Bread Drama



Here are two more variations on Kafka fragments:

Kafka's original:

The moonlight dazzled us. Birds shrieked from tree to tree. There was a buzzing and whizzing in the fields.

We crawled through the dust, a pair of snakes.

*

My variations:

Mouths were jungles. Birds shrieked from tooth to tooth. There was a buzzing and whirring. Tongues crawled up throats, inventing snakes and language.

*

The kitchen shocked us. Plates clattered from counter to floor. There was a muffled shrieking and wailing.
Grandpa crawled inside walls, turning off lights from the other side.

*

I gave my grade five students an assignment to write some text that went along with some music that I played. One piece, the very marvelous Regarding Starlight by David Mott a slowly unfolding meditative piece for very high baritone saxophone harmonics. Very delicate and beautiful.
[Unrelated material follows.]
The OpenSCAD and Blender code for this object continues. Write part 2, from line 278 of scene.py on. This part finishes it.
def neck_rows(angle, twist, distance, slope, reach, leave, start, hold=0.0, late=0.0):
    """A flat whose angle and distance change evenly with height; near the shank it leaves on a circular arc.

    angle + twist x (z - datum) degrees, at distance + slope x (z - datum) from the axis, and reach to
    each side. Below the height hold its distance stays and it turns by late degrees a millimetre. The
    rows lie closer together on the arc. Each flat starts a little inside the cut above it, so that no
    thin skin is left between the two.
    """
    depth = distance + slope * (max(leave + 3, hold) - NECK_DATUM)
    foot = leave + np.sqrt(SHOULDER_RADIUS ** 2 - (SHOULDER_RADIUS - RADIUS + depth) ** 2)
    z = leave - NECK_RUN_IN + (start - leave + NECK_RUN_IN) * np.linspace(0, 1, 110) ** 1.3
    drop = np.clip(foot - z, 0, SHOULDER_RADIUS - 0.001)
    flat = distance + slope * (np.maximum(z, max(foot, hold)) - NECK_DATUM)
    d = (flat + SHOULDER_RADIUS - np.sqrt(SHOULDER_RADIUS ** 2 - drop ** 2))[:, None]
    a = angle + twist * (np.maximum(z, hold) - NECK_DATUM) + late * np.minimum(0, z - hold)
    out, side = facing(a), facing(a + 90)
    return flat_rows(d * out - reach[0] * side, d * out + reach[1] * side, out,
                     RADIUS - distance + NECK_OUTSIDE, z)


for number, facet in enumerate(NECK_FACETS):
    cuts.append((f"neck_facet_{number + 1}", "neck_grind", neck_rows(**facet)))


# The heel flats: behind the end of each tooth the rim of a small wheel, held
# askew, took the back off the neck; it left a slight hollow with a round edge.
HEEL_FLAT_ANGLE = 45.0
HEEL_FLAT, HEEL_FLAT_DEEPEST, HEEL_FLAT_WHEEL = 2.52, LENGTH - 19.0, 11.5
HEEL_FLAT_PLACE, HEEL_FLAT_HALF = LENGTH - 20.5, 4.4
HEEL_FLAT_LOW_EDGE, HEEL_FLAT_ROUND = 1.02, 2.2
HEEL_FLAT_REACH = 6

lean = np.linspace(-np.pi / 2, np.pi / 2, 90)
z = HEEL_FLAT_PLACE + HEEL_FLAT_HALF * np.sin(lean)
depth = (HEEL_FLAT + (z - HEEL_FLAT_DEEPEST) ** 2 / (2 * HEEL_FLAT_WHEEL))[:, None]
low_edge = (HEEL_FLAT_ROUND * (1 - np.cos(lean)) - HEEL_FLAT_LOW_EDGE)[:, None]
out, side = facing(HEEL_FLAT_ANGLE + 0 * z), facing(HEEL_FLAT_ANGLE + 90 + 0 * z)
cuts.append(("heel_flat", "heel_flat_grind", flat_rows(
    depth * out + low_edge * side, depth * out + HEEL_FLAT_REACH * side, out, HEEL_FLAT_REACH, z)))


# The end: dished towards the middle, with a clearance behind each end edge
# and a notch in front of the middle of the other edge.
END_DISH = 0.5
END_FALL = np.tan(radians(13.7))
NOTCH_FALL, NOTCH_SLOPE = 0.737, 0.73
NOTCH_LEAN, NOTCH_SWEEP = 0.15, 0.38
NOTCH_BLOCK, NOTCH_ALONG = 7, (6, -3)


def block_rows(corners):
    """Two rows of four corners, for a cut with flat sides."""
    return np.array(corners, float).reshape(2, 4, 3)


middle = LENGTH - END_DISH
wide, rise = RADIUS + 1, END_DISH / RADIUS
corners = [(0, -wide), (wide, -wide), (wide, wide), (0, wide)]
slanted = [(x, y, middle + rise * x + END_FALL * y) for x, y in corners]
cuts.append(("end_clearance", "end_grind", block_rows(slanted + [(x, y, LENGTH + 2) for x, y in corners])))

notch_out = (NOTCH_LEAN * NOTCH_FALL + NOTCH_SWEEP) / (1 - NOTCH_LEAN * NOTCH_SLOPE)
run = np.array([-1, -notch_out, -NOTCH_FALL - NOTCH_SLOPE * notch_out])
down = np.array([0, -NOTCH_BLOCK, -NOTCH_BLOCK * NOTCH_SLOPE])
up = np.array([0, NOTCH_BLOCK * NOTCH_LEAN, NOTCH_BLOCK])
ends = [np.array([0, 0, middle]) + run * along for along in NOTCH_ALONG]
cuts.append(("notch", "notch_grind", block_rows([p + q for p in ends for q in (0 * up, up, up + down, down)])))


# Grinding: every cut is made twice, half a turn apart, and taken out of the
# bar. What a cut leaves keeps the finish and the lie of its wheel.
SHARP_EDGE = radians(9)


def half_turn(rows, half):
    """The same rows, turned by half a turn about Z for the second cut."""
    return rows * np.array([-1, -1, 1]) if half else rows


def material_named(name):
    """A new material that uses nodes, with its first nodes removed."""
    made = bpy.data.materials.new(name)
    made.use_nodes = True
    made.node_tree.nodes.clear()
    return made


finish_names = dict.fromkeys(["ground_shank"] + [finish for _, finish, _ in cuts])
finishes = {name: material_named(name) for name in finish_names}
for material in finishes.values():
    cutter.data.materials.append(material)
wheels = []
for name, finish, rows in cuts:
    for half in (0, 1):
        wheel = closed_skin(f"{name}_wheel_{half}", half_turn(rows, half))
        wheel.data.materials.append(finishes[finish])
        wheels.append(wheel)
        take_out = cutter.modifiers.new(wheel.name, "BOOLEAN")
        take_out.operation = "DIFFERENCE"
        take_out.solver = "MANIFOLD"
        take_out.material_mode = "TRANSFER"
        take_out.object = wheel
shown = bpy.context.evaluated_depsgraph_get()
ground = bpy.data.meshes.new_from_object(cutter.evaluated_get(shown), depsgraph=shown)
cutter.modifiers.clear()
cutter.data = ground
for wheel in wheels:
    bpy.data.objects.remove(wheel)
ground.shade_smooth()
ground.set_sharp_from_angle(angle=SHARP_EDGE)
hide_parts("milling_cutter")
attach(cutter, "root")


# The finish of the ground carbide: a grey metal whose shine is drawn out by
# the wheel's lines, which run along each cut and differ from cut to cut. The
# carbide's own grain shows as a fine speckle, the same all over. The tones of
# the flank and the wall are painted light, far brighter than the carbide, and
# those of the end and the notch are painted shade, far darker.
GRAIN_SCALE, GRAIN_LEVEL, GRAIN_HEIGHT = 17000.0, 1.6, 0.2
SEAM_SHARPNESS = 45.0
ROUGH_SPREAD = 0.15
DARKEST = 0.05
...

One student, wrote this:

Deadly things happening in a dark war.
People dying, bombs flying.

Soft bread turning into old bread.
It's like new yellow cheese
becoming old and blue.



That bread in the second stanza is amazing. How he used the image of the bread aging to reflect -- what? -- mortality, aging and the transient nature of life. Another student wrote a piece that included a shocking line about butterflies fluttering around and then hanging themselves. It's very striking how these 10 year olds search around for images to express the magnitude, the seriousness, the deep tragedy that they imagine. Given the right setting, some of these kids can dig deep and demonstrate remarkable sensitivity and insight.

I try not to get too worked up about it in front of them, and also remember that they loved the joke about Greensleeves being about wiping snot onto your sleeves.